When they open up the truck, the kids find ten pallets:
I’m willing to bet that some enterprising kid would suggest that they start by each taking one pallet. When the two remaining pallets are unpacked, the kids find twenty crates:
This time, four of the kids suggest that they each take one, and then two, of the crates. When the four remaining crates are unpacked, the kids find forty cartons:
They quickly divide up the forty cartons, each taking five, leaving them with one pallet, two crates, and five cartons each, with nothing left over:
The kids would immediately recognize this as 125,000 cookies if they had ever played Chocolate Chip Cookie Factory: Place Value, but that’s not the point. They just applied the long division algorithm to divide up a million cookies on their own in under half an hour.

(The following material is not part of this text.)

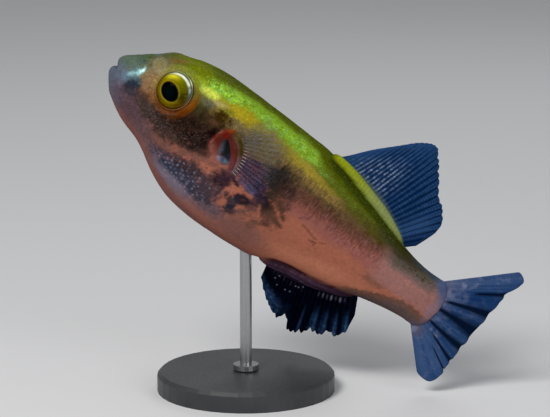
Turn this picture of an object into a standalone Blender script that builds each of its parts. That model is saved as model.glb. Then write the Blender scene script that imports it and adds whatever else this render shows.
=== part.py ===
"""Freshwater pufferfish: a life-size display model, nose up, held by a rod on a round base.

Lengths are millimetres until a mesh is made. The fish has its own frame: X runs from the
mouth to the tail, Y to the fish's right and Z to its back, with the origin in the corner
of the mouth. An empty pitches that frame nose up over the base, which stands on Z = 0.
"""
import math

import bmesh
import bpy
from mathutils import Matrix, Vector

MM = 0.001
GAP = 0.3                        # air left between two pieces that touch
LEFT, RIGHT = -1, 1
SIDES = ((LEFT, "left"), (RIGHT, "right"))

# ---- Pose and stand ----
NOSE_UP = math.radians(36.5)
MOUTH_PLACE = Vector((-25.4, 0.0, 65.6))
BASE_RADIUS = 18.0
BASE_THICKNESS = 4.0
BASE_EDGE = 0.7
ROD_RADIUS = 1.2
ROD_TOP = 33.5                   # inside the belly
ROD_DEPTH_IN_BASE = 2.2
COLLAR_RADIUS = 2.6
COLLAR_HEIGHT = 1.0
BELLY_SOCKET_DEPTH = 6.0
STAND_SIDES = 40
ROD_SIDES = 20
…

Now, if this was really an example of everyday learning, these 2nd-graders would work at some kind of chocolate chip cookie distribution center and they’d be doing these division problems all day. And they’d get very good at them. At first, their solutions would be ad hoc (each problem would be solved as a unique case), but over time, they would start to generalize and find an efficient solution for all problems. How long would that take? Some kids would start doing it right away; others would only do it subconsciously over months.
As a teacher, I can speed things up by designing and sequencing activities to stretch their thinking and by helping them raise things to a conscious level. For example, if a 2nd-grader had to divide three stacks of cookies two ways, he might immediately start by dividing two stacks and opening the third. This would be so obvious to him that he would do it without thinking about it.
But as his teacher, I could ask: “Why don’t you open up all three stacks before dividing them?” This would cause him to pause, think about it, and reply: “Well, that would be silly because you can already tell that each person is going to get one stack. It is faster and easier to start by dividing the big things first.”
I could then follow up by asking him to divide 4 boxes, 6 stacks, and 2 cookies three ways. He might start by dividing three of the boxes and the six stacks before unpacking the leftover box. We could discuss different strategies and explore “what-if” problems together. We could even talk about the benefits of grouping (place value) and how things would be different if everything at the cookie distribution wasn’t in groups of ten. Finally, we could invent a notation system for doing these division problems out on paper. Why would you ever want to do that? Well, imagine that, instead of being on the floor and moving boxes, crates, and pallets around manually, the distribution center became automated and you had to move things around symbolically in a separate control room. How many 2nd-graders would make that transition on their own instead of being laid off and having to find low-wage jobs in the service sector?
These things could happen in everyday learning if you had a good mentor or the distribution center had a surprisingly good training program. But I would say that these opportunities for generalization, reflection, and extension aren’t typical in everyday learning. Remember how I said that some 2nd-graders would start generalizing on their own right away? How did they get that way? Someone modeled it for them, they liked it and internalized it, and started doing it for themselves all the time. My goal as an educator is to guarantee that everyone, whether learning in school or in everyday life, has this same opportunity. I think this only happens if we collectively raise our expectations for what learning looks like so that these models, mentors, and coaches are everywhere for everybody.
When I think about teaching long division using chocolate chip cookies, I’m not thinking about bringing everyday learning into the classroom. I don’t see this curriculum as an example of everyday learning. To me, it is applying basic learning theory. These 2nd-graders have rich and powerful mental models for working with groups. They’ve been working with groups of things in their everyday lives for years. I’m simply leveraging those mental models because it would be incredibly foolish not to. It would take years of arduous work to build parallel mental models for the same concepts in the classroom, and then you’d have two disconnected ways of thinking: one way of thinking for everyday life and a separate way of thinking for the classroom. Who would want that? Crazy.